MS. HUNTER-GAULT: But hasn't it always been the case, or up until now it's been the case that the public has, has generally given the Republicans the greatest credit for managing the economy? I mean, has that all now changed, Michael?
MICHAEL BESCHLOSS: There was an argument during the post-war era largely during the time in which there was a consensus for big government and big government involvement in the economy that the Democrats did a good job with coming up with the kind of social programs that we saw, for instance, in the New Deal, Fair Deal, later on the Great Society, but what the Republicans did was they were able to edit those changes.
They were able to manage these departments in a way that the Democrats could not. And so in a way, especially in recent years, when you had a Reagan boom of the 1980's, there's a sense that the Republicans were able to manage the economy well. That's an issue that's now breaking very differently according to the polls.
MS. HUNTER-GAULT: Just briefly, William Kristol, what about the fault lines within the Republican Party? Because they don't--the vision isn't unified, is it?
WILLIAM KRISTOL: Well, no, look, for thirty years, forty years, Republicans were the party of Hoover. They were the party who could manage the economy. They were the party who brought us the Great Depression. Jack Kemp is the man who changed the character of the Republican Party, along with Ronald Reagan, and made it the party of tax cuts. Reagan had a boom that at least by the 1880's, Republicans had more credibility on the economy than the Democrats. Now that's really up in the air.

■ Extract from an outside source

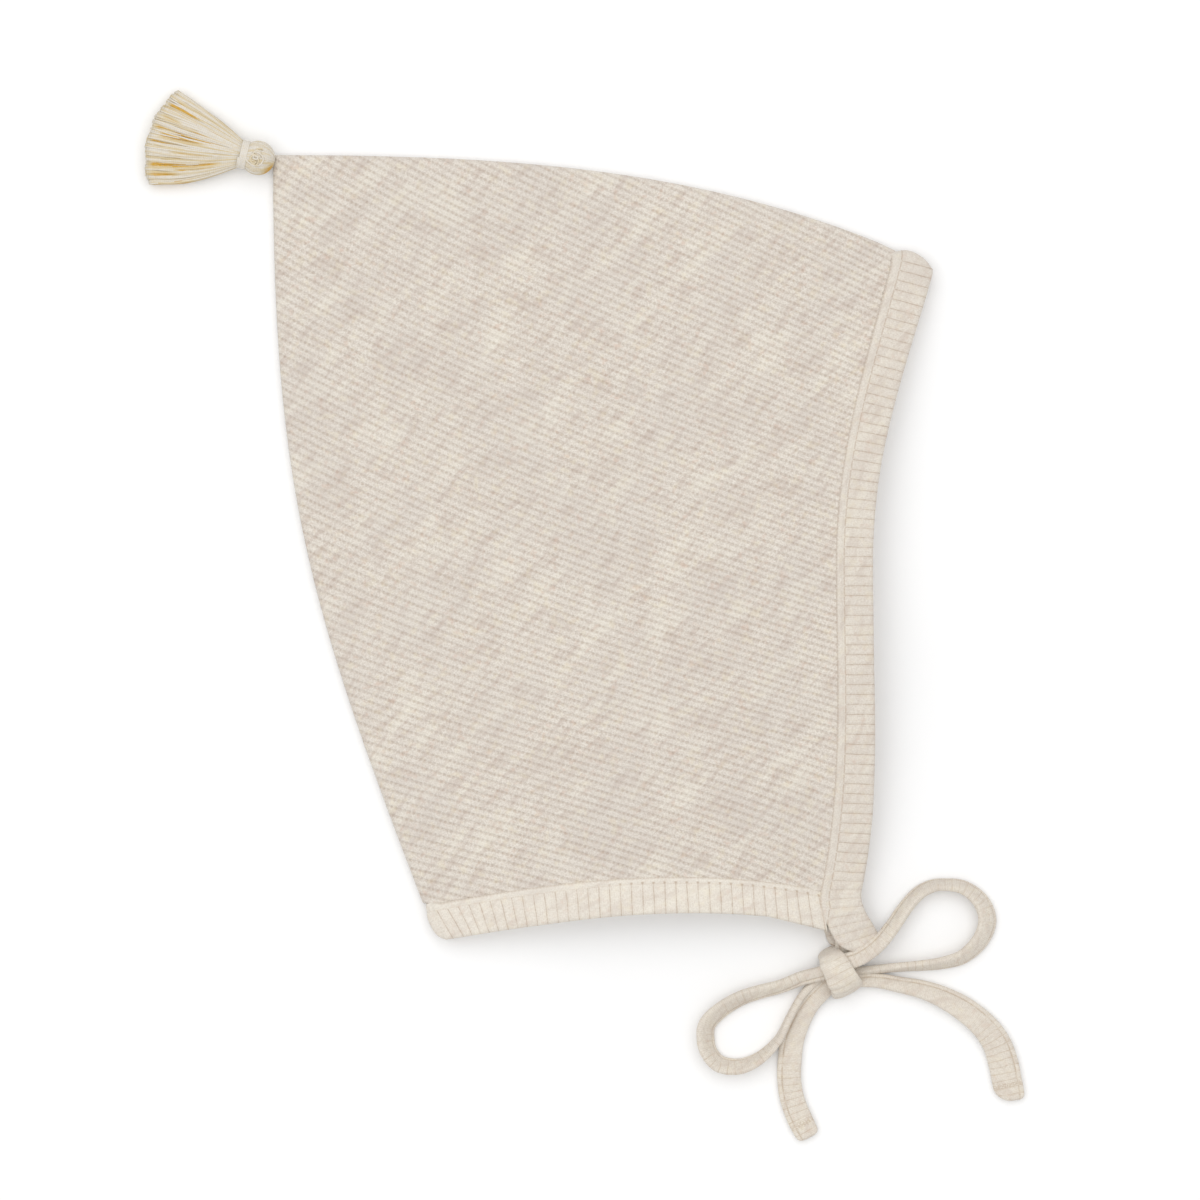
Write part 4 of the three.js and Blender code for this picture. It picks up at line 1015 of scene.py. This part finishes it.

DORIS KEARNS GOODWIN: The other thing that's split within the Republican Party is that for years, the moderate to the liberal side of the Republican Party was for accepting the consensus of the New Deal and it worked. It worked for Eisenhower, Nixon. Even Reagan didn't try to dismantle the New Deal. Where Gingrich went wrong was he tried to tear it down, and the country didn't want to do that. So that's the split line in the Republican Party too.
MS. HUNTER-GAULT: Well, we're going to split right now. We'll be back though.